Jane Shore's poetry has garnered accolades from critics and prestigious awards in her field. She is the author of five books of poems: Eye Level, winner of the 1977 Juniper Prize; The Minute Hand, awarded the 1986 Lamont Prize; Music Minus One, a finalist for the 1996 National Book Critic Circle Award; Happy Family (1999); and A Yes-or-No Answer (2008), winner of the 2010 Poets' Prize. Shore writes poems that are "memorabilia; they cultivate the leisure and faceted pleasure of retrospection; they favor the miniature and the artifactual; they are tender toward kitsch," to quote a reviewer in Poetry magazine. Shore produced her first mainstream poetry collection in 1977 and has published approximately one volume per decade since. Her interests, almost always autobiographical and pertinent to her cultural Jewish heritage, are, according to a Virginia Quarterly Review correspondent, "carefully constructed and restrained, in a voice that maintains a deceptively calm and even tone."
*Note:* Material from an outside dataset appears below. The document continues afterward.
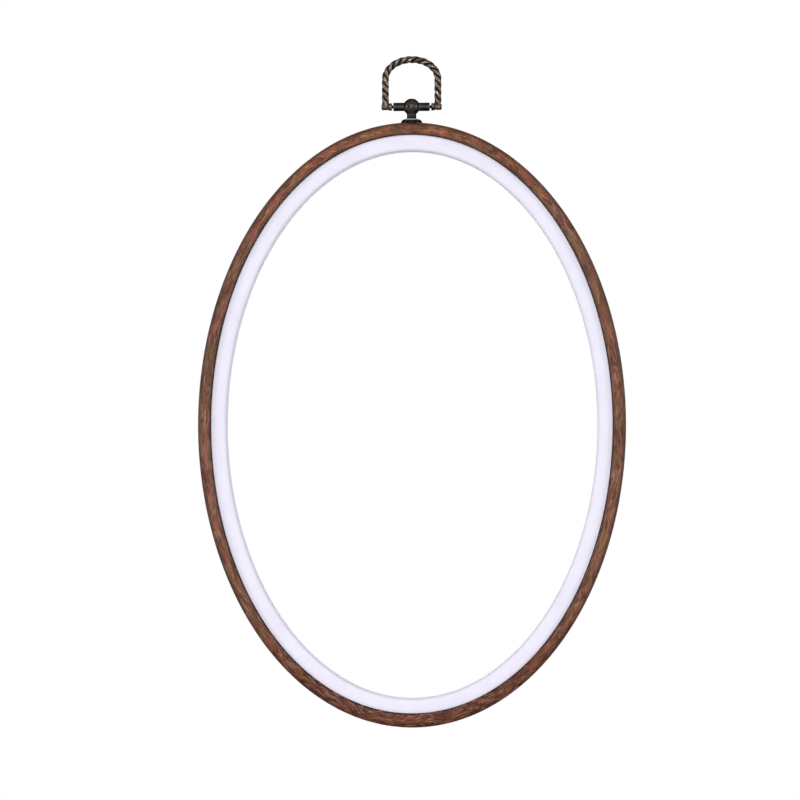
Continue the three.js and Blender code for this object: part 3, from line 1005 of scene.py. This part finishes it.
def make_lamp(name, place, aim, width, height, power):
    """A rectangular lamp that faces the aim."""
    lamp = bpy.data.lights.new(name, "AREA")
    lamp.shape = "RECTANGLE"
    lamp.size = width
    lamp.size_y = height
    lamp.energy = power
    holder = bpy.data.objects.new(name, lamp)
    bpy.context.scene.collection.objects.link(holder)
    holder.location = place
    holder.rotation_euler = (aim - Vector(place)).to_track_quat("-Z", "Y").to_euler()


def make_lights():
    """A soft key above the camera, a box on each side for the metal's highlights, and a fill
    behind so that the back is lit as well. Each has its place, width and height in metres and
    its power in watts."""
    aim = Vector((0, 0, hoop_level * MM))
    make_lamp("lamp_key", (0.0, -1.5, 0.1), aim, 1.5, 1.5, 18.0)
    make_lamp("lamp_left", (-1.25, -0.56, 0.06), aim, 0.28, 0.55, 4.4)
    make_lamp("lamp_right", (1.25, -0.56, 0.06), aim, 0.28, 0.55, 4.4)
    make_lamp("lamp_back", (0.0, 1.5, -0.05), aim, 0.9, 0.9, 8.0)


def make_camera():
    """Level with the hoop's middle, a little to its right, framed so that the hoop's middle lands
    where it is in the photograph."""
    camera = bpy.data.cameras.new("camera")
    holder = bpy.data.objects.new("camera", camera)
    bpy.context.scene.collection.objects.link(holder)
    middle = Vector((0, front_face * MM, hoop_level * MM))
    back = Vector((math.sin(CAMERA_TURN), -math.cos(CAMERA_TURN), 0))
    holder.location = middle + back * CAMERA_DISTANCE
    offset_x = (IMAGE_SIZE / 2 - HOOP_CENTRE_X_PX) * MM_PER_PX * MM
    offset_z = (HOOP_CENTRE_Y_PX - IMAGE_SIZE / 2) * MM_PER_PX * MM
    target = middle + Vector((offset_x, 0, offset_z))
    holder.rotation_euler = (target - holder.location).to_track_quat("-Z", "Y").to_euler()
    camera.sensor_width = SENSOR
    camera.lens = SENSOR * CAMERA_DISTANCE / (IMAGE_SIZE * MM_PER_PX * MM)
    camera.clip_start = 0.05
    camera.clip_end = 20
    bpy.context.scene.camera = holder


make_camera()
dress(make_outer_ring(), wood_look(), "outer_ring", "frame")
dress(make_inner_ring(), white_plastic(), "inner_ring", "inner_ring")
dress(make_hanger_post(), dark_bronze(), "hanger_post", "frame")
dress(make_bail(), aged_brass(), "bail", "bail")
steel = plated_steel()
dress(make_screw(), steel, "hanger_screw", "frame")
dress(make_washer(), steel, "screw_washer", "frame")
make_floor()
make_world()
make_lights()
bpy.context.scene.view_settings.view_transform = "Standard"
The poems in her first collection, Eye Level (1977), range in locale from Vermont to Haiti and make universal observations based on such mundane items as Advent calendars and paperweights. "Jane Shore is a new voice in American poetry, and her first book is an outstanding collection," declared a Choice reviewer. In his Poetry piece on the volume, David Bromwich noted that Shore "gives something of herself while holding back something, in keeping with her economy; the gift is there for us to peek at but not to display (it was not meant for display); it is a delight to have around the house, and makes us wonder what her patience will bring next." A New York Times Book Review contributor noted that in Eye Level the poet's concerns "are the strictures and surprises of seeing, and her typical emotional texture is one of detachment, mixed with occasional tension and regret." The critic observed that Shore "escapes the more obvious weakness of much faddish poetry. . . . Her privileged viewers—Lot's wife, an astronaut, the Creole maid in Port-au-Prince—extend her own vision."
Critics have been equally praiseworthy of Shore's subsequent collections. Kliatt contributor James Beschta called the poems in The Minute Hand "sophisticated," adding that throughout the work "both the craft and the cleverness of the poet are obvious." A Poetry reviewer noted that in The Minute Hand "the poet recycles the variegated vestments of collective imagination, that she may stitch her own affectionate connections with the past and with human community." In Publishers Weekly, a correspondent deemed Music Minus One "a virtuoso performance" in which the poet "captures the nuances of an intense childhood lived as if every decision will be crucial for the lives around her." Judy Clarence, writing in the Library Journal, called Shore "one of the most accessible poets writing today," concluding that in Music Minus One Shore demonstrates "a wonderful knack for narrative and spins out her tales with moving, compelling richness."
Shore is the recipient of fellowships from The Guggenheim Foundation, The Radcliffe Institute, The Hodder at Princeton University, The Goodyear Fellow at The Foxcroft School, and twice from The National Endowment for the Arts. She is a professor at The George Washington University and lives in Washington, DC and in Vermont.